* _BRIEF_:
Copy out every line containing the word "three".

* _DATA SEGMENT_:
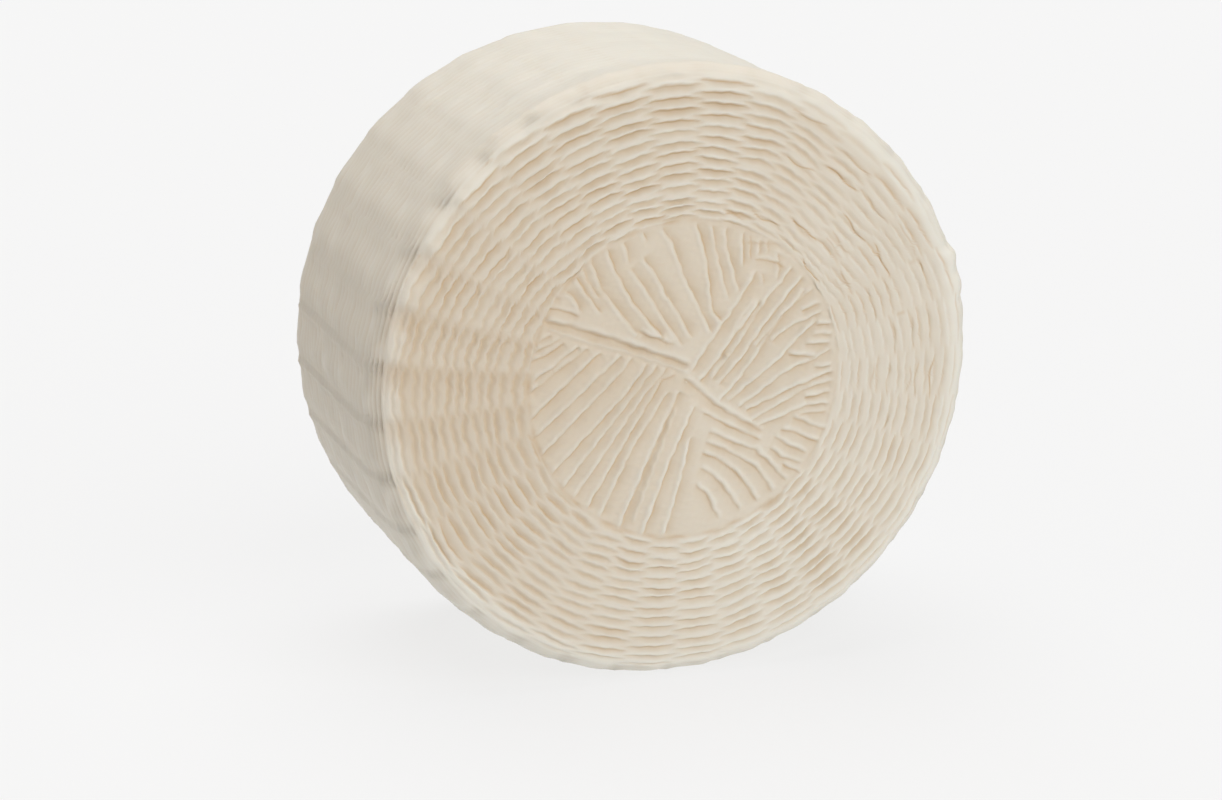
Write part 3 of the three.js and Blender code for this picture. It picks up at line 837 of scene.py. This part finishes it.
def zip_rings(first, second, first_base, second_base):
    """Triangles between two closed rings of any numbers of points. An edge of one ring meets the point
    of the other that lies between the middles of the other's edges. Where middles fall together, the
    tie keeps the two rings' choices in step."""
    tie = 1e-9
    first_middles = (np.arange(first) + 0.5) / first
    second_middles = (np.arange(second) + 0.5) / second
    first_apex = np.searchsorted(second_middles, first_middles - tie) % second
    second_apex = np.searchsorted(first_middles, second_middles + tie) % first
    own = np.arange(first)
    other = np.arange(second)
    other_next = second_base + (other + 1) % second
    inner = np.stack([first_base + own, second_base + first_apex, first_base + (own + 1) % first], 1)
    outer = np.stack([second_base + other, other_next, first_base + second_apex], 1)
    return np.concatenate([inner, outer])


def fan(size, base, middle, outwards):
    """Triangles that close a ring on a middle point."""
    own = base + np.arange(size)
    following = base + (np.arange(size) + 1) % size
    middles = np.full(size, middle)
    return np.stack([own, following, middles] if outwards else [following, own, middles], 1)


def in_scene(name, data):
    """A new object of the data, linked to the scene."""
    made = bpy.data.objects.new(name, data)
    bpy.context.scene.collection.objects.link(made)
    return made


def smooth_mesh(name, points, triangles, fields):
    """A smooth-shaded mesh object at the origin, in metres, with one float per point for each field."""
    mesh = bpy.data.meshes.new(name)
    mesh.vertices.add(len(points))
    mesh.vertices.foreach_set("co", (points * MM).astype(np.float32).ravel())
    mesh.loops.add(triangles.size)
    mesh.loops.foreach_set("vertex_index", triangles.astype(np.int32).ravel())
    mesh.polygons.add(len(triangles))
    mesh.polygons.foreach_set("loop_start", np.arange(0, triangles.size, 3, dtype=np.int32))
    mesh.polygons.foreach_set("use_smooth", np.ones(len(triangles), bool))
    mesh.update(calc_edges=True)
    mesh.validate()
    for field, values in fields.items():
        layer = mesh.attributes.new(field, "FLOAT", "POINT")
        layer.data.foreach_set("value", values.astype(np.float32))
    return in_scene(name, mesh)


def painted_shade_field(angle, run):
    """How much painted shade lies on the skin: its table's value on the face, less on the disc, and on
    the left more where a leaning brick lies low. It ends at the corner, except on the left, where it
    goes on between the scallops. The corner at the top, the left edge and the left rim get a little of
    it too."""
    _, across = columns_of(angle)
    off_disc = rise(50, 54, run)
    painted_shade = around(angle, PAINTED_SHADE) + 0.3 * near(angle, *SHADE_STREAKS) * (0.5 - saw(across)) * off_disc
    scallops = rise(0.15, 0.5, across) * rise(0, 0.25, 1 - across) * bell(run - FRONT_FLAT - 3, 4)
    held_on = near(angle, *SHADE_CORNER) * (1 - 0.6 * scallops)
    held_on *= 1 - rise(FRONT_FLAT + 3, FRONT_FLAT + 12, run)
    edge = rise(FRONT_FLAT - 3, FRONT_FLAT + 3, run)
    painted_shade *= (0.55 + 0.45 * off_disc) * (1 - edge * (1 - held_on))
    painted_shade += 0.1 * near(angle, *SHADE_RIM) * rise(FRONT_FLAT + 6, FRONT_FLAT + 12, run)
    painted_shade += 0.26 * near(angle, *SHADE_TOP) * bell(run - FRONT_FLAT - 8.5, 5.0)
    painted_shade += 0.1 * near(angle, *SHADE_EDGE) * bell(run - FRONT_FLAT, 4.0)
    return painted_shade


def make_wheel():
    """The whole skin as one closed mesh: all rings in order, zipped, with a fan at each end. The two
    middle points come last."""
    rings = front_rings() + side_rings() + back_rings()
    angle, run, height, hollow, tear_and_shade = (np.concatenate(parts) for parts in zip(*rings))
    front_middle = place(0.0, np.array(0.0), DISC_LEVEL)
    back_middle = place(0.0, np.array(BACK_START + BACK_FLAT), BACK_DISC_LEVEL)
    points = np.concatenate([place(angle, run, height), [front_middle, back_middle]])
    sizes = [len(ring[0]) for ring in rings]
    bases = np.concatenate([[0], np.cumsum(sizes)])
    triangles = [fan(sizes[0], 0, bases[-1], True)]
    for number in range(len(sizes) - 1):
        triangles.append(zip_rings(sizes[number], sizes[number + 1], bases[number], bases[number + 1]))
    triangles.append(fan(sizes[-1], bases[-2], bases[-1] + 1, False))
    # The fields hold painted shade: tan in hollows, paler crests as a painted highlight, brown torn
    # lines with painted shade, and grey on the left and at the corner.
    fields = {
        "hollow": np.append(hollow, [0.2, 0.2]),
        "tear_and_shade": np.append(tear_and_shade, [0.0, 0.0]),
        "painted_shade": np.append(painted_shade_field(angle, run), [0.2, 0.0]),
    }
    return smooth_mesh("basket_printed_wheel", stand(points), np.concatenate(triangles), fields)


# --- finish ---

def linear(hex_colour):
    """sRGB hex to linear RGBA."""
    channels = [int(hex_colour[i:i + 2], 16) / 255 for i in (1, 3, 5)]
    spread = [c / 12.92 if c <= 0.04045 else ((c + 0.055) / 1.055) ** 2.4 for c in channels]
    return (*spread, 1.0)


def add(tree, kind, links=None, values=None, **settings):
    """Adds a shader node with its settings, its sockets' values, and links from other nodes' outputs."""
    node = tree.nodes.new("ShaderNode" + kind)
    for name, value in settings.items():
        setattr(node, name, value)
    for socket, value in (values or {}).items():
        node.inputs[socket].default_value = value
    for socket, source in (links or {}).items():
        tree.links.new(source, node.inputs[socket])
    return node


def tinted(tree, share, base, hex_colour):
    """A base colour mixed with another by a share."""
    mix = add(tree, "Mix", {"Factor": share, "A": base}, {"B": linear(hex_colour)},
              data_type="RGBA")
    return mix.outputs["Result"]


# The tan paints shade in hollows, the grey paints shade on the left and at the corner, and the brown
# marks torn lines with painted shade in them.
IVORY = "#D9D5CA"
PALER_IVORY = "#E1DDD2"
SHADE_GREY = "#BEAC95"
GROOVE_SHADE_TAN = "#CAB89F"
TORN_AND_SHADE_BROWN = "#BC9868"
TAN_SHARE = 0.85            # how much of the tan and the brown shows where a groove or a tear is deepest
TORN_AND_SHADE_SHARE = 0.7
BLOTCH_SIZE = 0.022         # metres, as are the grain's size and height
GRAIN_SIZE = 0.0016
GRAIN_HEIGHT = 0.00014


def fresh_cheese_rind():
    """Fresh sheep's-milk rind, pressed in a rush basket: ivory and satin, translucent enough to soften
    small shadows. Grooves and other hollows are tan with painted shade, crests paler as a painted
    highlight, torn lines browner with painted shade in them, the left side and parts of the corner
    greyer with painted shade, and the curd is faintly mottled."""
    material = bpy.data.materials.new("fresh_basket_pressed_rind")
    material.use_nodes = True
    tree = material.node_tree
    tree.nodes.clear()
    where = add(tree, "TexCoord").outputs["Object"]
    hollow, tear_and_shade, painted_shade = (
        add(tree, "Attribute", attribute_name=field).outputs["Fac"]
        for field in ("hollow", "tear_and_shade", "painted_shade")
    )
    blotch, grain = (
        add(tree, "TexNoise", {"Vector": where}, {"Scale": 1 / size, "Detail": 3.0})
        for size in (BLOTCH_SIZE, GRAIN_SIZE)
    )
    ivory = add(tree, "Mix", {"Factor": blotch.outputs["Fac"]},
                {"A": linear(IVORY), "B": linear(PALER_IVORY)}, data_type="RGBA")
    # The torn share paints brown torn lines with painted shade in their cracks and along the grooves'
    # feet.
    groove_shade, torn = (
        add(tree, "Math", {0: field}, {1: share}, operation="MULTIPLY", use_clamp=True)
        for field, share in ((hollow, TAN_SHARE), (tear_and_shade, TORN_AND_SHADE_SHARE))
    )
    # Painted shade: grey on the left and at the corner, tan in the hollows, brown along torn lines and
    # the grooves' feet.
    colour = tinted(tree, painted_shade, ivory.outputs["Result"], SHADE_GREY)
    colour = tinted(tree, groove_shade.outputs[0], colour, GROOVE_SHADE_TAN)
    colour = tinted(tree, torn.outputs[0], colour, TORN_AND_SHADE_BROWN)
    bump = add(tree, "Bump", {"Height": grain.outputs["Fac"]},
               {"Strength": 0.5, "Distance": GRAIN_HEIGHT})
    shader = add(tree, "BsdfPrincipled",
                 {"Base Color": colour, "Normal": bump.outputs["Normal"]},
                 {"Roughness": 0.55, "IOR": 1.42, "Specular IOR Level": 0.2,
                  "Subsurface Weight": 0.08, "Subsurface Radius": (1.0, 0.62, 0.34),
                  "Subsurface Scale": 0.0012})
    add(tree, "OutputMaterial", {"Surface": shader.outputs["BSDF"]})
    return material


# --- stage ---

FLOOR_REACH = 30.0          # metres, past the camera's view all round
FLOOR_GREY = 0.15
FLOOR_GLOW = 0.74
BACKDROP = "#F6F6F6"
SKY_LIGHT = 0.14
# Broad lamps: name, heading from the front and height in degrees, strength, width in degrees, colour.
LAMPS = [
    ("overhead_lamp", 180, 76, 0.66, 60, (1, 1, 1)),
    ("front_lamp", 20, 30, 0.59, 60, (1, 1, 1)),
    ("left_fill", -80, 35, 0.15, 60, (1, 0.86, 0.74)),
]


def make_floor():
    """A pale matte floor, lit from below like a light table so that shadows on it stay faint. It is
    flat to past the view's edge."""
    mesh = bpy.data.meshes.new("pale_floor")
    corners = [(FLOOR_REACH * x, FLOOR_REACH * y, 0) for x, y in ((-1, -1), (1, -1), (1, 1), (-1, 1))]
    mesh.from_pydata(corners, [], [(0, 1, 2, 3)])
    floor = in_scene("pale_floor", mesh)
    material = bpy.data.materials.new("lit_white_table")
    material.use_nodes = True
    shader = material.node_tree.nodes["Principled BSDF"]
    for socket, value in (
        ("Base Color", (FLOOR_GREY, FLOOR_GREY, FLOOR_GREY, 1)),
        ("Roughness", 0.9),
        ("Specular IOR Level", 0.1),
        ("Emission Color", (1, 1, 1, 1)),
        ("Emission Strength", FLOOR_GLOW),
    ):
        shader.inputs[socket].default_value = value
    floor.data.materials.append(material)


def make_light():
    """Even light from all round, with a backdrop as pale as the floor, and three broad lamps: one
    overhead and a little behind, one low in front, and a faint warm one on the left."""
    world = bpy.data.worlds.new("studio")
    world.use_nodes = True
    tree = world.node_tree
    tree.nodes.clear()
    ray = add(tree, "LightPath")
    light = add(tree, "Background", values={"Color": (1, 1, 1, 1), "Strength": SKY_LIGHT})
    seen = add(tree, "Background", values={"Color": linear(BACKDROP), "Strength": 1.0})
    mix = add(tree, "MixShader", {0: ray.outputs["Is Camera Ray"],
                                            1: light.outputs[0], 2: seen.outputs[0]})
    add(tree, "OutputWorld", {"Surface": mix.outputs[0]})
    bpy.context.scene.world = world
    for name, heading_deg, height_deg, strength, width_deg, colour in LAMPS:
        data = bpy.data.lights.new(name, "SUN")
        data.color = colour
        data.energy = strength * math.pi
        data.angle = math.radians(width_deg)
        lamp = in_scene(name, data)
        lamp.rotation_euler = (math.radians(90 - height_deg), 0, math.radians(heading_deg))


# The camera stands in front, a little to the left and above, level across.
CAMERA_TURN = math.radians(-18.09)
CAMERA_TILT = math.radians(12.57)
CAMERA_OFFSET = Vector((-208.0, -561.4, 129.2))   # from the middle of the front face
LENS = 56.18
SENSOR_WIDTH = 36.0


def make_camera():
    """The photograph's view: a rotation from two angles, at a place measured from the front face."""
    data = bpy.data.cameras.new("view")
    data.lens = LENS
    data.sensor_width = SENSOR_WIDTH
    data.clip_end = 100
    camera = in_scene("view", data)
    face = Vector((AXIS_X, AXIS_Y, FRONT_RADIUS * math.cos(TAPER) - FOOT_CUT))
    camera.location = (face + CAMERA_OFFSET) * MM
    camera.rotation_mode = "XYZ"
    camera.rotation_euler = (math.pi / 2 - CAMERA_TILT, 0, CAMERA_TURN)
    bpy.context.scene.camera = camera


def main():
    """Sets the stage, makes the wheel, hangs it on the root body and hides the solid that it replaces.
    """
    scene = bpy.context.scene
    scene.view_settings.view_transform = "Standard"
    make_camera()
    make_floor()
    make_light()
    wheel = make_wheel()
    wheel.data.materials.append(fresh_cheese_rind())
    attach(wheel, "root")
    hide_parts(WHEEL_NODE)


main()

* _OUTPUT OF THE TASK_:
Write part 3 of the three.js and Blender code for this picture. It picks up at line 837 of scene.py. This part finishes it.
    """Even light from all round, with a backdrop as pale as the floor, and three broad lamps: one